EXERCISE OBJECTIVE: Locate the word "chassis" in the data below, then copy every line that holds it.

◆ ◆ ◆ ◆

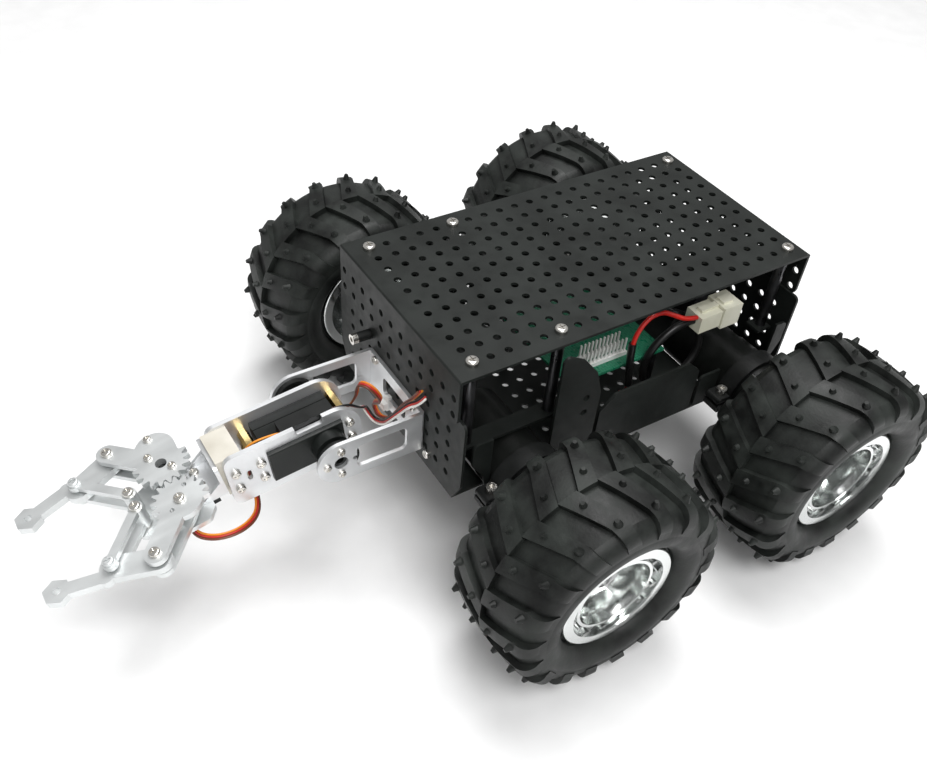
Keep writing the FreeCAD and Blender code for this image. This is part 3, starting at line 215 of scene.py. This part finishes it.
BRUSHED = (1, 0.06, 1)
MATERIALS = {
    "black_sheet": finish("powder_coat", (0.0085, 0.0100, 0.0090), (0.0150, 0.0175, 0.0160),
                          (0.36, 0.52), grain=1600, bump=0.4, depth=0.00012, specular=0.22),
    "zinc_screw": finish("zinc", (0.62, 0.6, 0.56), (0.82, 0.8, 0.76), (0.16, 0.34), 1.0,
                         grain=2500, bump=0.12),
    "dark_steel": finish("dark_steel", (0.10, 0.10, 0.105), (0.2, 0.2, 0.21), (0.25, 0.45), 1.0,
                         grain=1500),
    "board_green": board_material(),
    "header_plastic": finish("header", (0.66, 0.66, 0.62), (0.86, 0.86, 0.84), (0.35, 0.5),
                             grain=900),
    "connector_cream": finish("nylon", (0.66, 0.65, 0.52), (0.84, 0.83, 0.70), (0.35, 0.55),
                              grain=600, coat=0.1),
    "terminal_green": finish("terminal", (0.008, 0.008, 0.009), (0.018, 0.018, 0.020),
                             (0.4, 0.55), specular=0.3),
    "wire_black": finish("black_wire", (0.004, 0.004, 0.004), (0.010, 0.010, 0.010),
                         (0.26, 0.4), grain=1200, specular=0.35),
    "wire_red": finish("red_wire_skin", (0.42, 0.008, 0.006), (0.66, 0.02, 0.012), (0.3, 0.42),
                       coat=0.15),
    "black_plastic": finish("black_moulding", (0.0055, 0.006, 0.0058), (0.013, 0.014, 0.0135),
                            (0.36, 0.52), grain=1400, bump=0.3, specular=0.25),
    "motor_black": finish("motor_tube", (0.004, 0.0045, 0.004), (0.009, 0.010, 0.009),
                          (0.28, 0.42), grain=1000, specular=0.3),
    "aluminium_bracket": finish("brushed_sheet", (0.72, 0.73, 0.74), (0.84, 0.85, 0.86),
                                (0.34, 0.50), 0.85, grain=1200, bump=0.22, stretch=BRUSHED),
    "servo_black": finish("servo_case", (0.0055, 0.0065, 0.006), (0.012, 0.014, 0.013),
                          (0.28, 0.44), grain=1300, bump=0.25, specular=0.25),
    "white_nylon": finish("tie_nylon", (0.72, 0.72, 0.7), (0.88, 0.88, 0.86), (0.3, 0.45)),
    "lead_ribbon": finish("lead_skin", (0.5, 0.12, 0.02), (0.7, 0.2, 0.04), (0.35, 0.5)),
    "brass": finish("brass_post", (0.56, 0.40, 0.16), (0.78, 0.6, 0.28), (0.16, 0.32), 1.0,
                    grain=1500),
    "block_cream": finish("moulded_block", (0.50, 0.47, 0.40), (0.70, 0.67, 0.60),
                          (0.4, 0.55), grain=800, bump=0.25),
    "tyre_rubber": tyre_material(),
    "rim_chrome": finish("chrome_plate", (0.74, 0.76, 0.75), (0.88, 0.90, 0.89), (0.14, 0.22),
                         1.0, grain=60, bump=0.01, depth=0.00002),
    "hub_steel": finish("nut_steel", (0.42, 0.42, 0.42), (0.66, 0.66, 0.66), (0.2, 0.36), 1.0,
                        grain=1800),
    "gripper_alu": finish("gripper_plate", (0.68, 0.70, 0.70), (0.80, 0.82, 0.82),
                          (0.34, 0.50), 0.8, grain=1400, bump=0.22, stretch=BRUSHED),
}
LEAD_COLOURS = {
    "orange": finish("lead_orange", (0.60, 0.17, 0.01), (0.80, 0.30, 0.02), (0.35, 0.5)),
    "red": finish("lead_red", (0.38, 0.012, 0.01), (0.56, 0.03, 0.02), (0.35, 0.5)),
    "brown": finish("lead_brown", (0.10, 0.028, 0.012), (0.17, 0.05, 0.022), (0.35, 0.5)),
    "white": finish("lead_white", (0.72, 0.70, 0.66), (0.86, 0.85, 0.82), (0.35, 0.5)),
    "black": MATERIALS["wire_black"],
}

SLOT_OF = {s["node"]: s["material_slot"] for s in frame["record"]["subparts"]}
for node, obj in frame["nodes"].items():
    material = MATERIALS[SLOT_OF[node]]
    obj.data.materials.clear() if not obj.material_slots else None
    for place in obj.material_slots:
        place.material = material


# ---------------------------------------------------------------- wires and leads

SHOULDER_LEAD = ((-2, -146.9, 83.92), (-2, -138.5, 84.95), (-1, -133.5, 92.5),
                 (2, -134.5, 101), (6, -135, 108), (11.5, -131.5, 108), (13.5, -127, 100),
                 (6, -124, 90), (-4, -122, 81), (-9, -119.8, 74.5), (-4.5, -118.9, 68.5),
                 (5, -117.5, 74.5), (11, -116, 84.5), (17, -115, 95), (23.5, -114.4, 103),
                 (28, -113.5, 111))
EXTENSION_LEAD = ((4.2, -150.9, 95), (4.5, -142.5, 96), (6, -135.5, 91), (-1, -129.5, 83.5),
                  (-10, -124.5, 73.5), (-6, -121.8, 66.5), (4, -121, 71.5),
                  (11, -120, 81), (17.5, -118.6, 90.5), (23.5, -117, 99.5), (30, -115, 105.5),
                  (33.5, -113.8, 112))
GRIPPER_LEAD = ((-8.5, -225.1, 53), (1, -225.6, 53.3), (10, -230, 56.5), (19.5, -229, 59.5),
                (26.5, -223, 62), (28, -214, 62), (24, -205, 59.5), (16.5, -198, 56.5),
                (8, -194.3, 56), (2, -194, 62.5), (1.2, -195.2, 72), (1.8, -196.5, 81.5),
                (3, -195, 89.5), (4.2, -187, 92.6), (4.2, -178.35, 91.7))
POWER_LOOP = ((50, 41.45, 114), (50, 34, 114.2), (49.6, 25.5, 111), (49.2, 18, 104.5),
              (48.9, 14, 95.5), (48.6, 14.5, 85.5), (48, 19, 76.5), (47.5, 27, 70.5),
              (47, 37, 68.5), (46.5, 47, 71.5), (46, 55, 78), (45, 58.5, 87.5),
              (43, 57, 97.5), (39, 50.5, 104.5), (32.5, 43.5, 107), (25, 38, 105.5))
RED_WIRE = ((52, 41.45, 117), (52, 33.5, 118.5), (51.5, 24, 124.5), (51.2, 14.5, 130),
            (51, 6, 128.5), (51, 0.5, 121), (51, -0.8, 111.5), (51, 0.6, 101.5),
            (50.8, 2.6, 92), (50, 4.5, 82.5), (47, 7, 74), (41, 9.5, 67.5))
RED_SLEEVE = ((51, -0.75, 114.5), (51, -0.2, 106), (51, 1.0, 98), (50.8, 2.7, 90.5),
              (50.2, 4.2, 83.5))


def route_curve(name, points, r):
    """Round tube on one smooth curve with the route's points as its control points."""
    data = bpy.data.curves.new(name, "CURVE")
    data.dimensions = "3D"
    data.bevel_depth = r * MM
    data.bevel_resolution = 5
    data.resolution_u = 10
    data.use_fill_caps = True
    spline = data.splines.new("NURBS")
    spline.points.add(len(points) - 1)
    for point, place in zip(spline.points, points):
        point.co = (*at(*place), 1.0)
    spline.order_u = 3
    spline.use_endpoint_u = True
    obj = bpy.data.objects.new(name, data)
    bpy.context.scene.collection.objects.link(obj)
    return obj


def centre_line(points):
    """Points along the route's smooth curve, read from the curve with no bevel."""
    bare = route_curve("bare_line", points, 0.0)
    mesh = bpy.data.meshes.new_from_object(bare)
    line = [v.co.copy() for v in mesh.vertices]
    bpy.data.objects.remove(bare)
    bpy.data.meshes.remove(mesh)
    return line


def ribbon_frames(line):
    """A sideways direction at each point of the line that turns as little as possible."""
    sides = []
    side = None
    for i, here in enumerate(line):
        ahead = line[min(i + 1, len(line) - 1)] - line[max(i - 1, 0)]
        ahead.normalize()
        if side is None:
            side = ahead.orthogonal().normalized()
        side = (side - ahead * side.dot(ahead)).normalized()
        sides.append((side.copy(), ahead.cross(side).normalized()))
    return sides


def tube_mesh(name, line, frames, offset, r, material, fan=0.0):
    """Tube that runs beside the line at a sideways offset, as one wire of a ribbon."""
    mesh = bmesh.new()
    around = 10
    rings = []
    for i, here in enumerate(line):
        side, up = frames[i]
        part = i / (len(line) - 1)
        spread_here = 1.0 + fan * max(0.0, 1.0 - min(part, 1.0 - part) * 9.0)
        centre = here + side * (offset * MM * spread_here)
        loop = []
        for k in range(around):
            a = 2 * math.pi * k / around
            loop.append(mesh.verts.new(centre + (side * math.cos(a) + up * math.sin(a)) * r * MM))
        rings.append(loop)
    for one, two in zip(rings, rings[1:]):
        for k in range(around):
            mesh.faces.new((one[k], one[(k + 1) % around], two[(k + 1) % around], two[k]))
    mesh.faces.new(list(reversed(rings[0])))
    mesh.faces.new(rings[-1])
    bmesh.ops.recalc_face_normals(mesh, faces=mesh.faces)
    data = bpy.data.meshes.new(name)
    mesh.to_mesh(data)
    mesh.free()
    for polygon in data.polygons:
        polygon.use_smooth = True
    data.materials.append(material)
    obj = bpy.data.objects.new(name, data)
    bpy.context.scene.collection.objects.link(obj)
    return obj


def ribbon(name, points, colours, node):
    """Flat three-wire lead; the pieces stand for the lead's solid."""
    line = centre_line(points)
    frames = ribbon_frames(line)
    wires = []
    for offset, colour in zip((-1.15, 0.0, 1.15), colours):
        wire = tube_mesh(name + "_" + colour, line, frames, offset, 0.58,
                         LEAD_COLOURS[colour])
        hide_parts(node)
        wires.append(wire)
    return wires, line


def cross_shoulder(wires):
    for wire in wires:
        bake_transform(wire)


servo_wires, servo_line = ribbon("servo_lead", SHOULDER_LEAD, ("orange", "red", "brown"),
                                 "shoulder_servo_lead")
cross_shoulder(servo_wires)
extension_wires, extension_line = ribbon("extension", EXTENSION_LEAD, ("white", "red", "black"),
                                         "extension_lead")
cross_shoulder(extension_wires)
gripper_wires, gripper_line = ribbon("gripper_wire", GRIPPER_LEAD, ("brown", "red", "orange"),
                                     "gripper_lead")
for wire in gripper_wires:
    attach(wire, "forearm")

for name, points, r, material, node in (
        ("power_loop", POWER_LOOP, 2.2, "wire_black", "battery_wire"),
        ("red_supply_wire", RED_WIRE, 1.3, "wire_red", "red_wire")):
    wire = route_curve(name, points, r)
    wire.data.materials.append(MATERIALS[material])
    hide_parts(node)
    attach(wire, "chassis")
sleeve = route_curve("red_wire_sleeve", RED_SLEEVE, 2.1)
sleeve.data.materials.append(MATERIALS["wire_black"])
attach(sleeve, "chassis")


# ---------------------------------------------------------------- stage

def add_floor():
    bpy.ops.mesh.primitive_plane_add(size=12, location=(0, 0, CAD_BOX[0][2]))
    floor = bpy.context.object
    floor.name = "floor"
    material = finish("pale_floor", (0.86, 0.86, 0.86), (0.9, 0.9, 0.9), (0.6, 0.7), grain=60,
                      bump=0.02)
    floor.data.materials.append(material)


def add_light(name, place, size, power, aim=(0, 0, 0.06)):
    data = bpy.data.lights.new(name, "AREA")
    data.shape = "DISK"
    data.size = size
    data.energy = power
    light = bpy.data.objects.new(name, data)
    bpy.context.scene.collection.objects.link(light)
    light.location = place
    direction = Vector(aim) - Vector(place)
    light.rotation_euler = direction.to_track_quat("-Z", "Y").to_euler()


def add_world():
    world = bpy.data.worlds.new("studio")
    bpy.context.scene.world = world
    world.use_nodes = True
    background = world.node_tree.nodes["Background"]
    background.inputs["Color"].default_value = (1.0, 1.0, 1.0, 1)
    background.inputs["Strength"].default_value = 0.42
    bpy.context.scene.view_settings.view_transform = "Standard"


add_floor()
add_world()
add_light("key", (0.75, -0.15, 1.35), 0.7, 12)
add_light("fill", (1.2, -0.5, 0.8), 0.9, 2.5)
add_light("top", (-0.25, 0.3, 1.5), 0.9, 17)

◆ ◆ ◆ ◆

COMPLETE ANSWER:
    attach(wire, "chassis")
attach(sleeve, "chassis")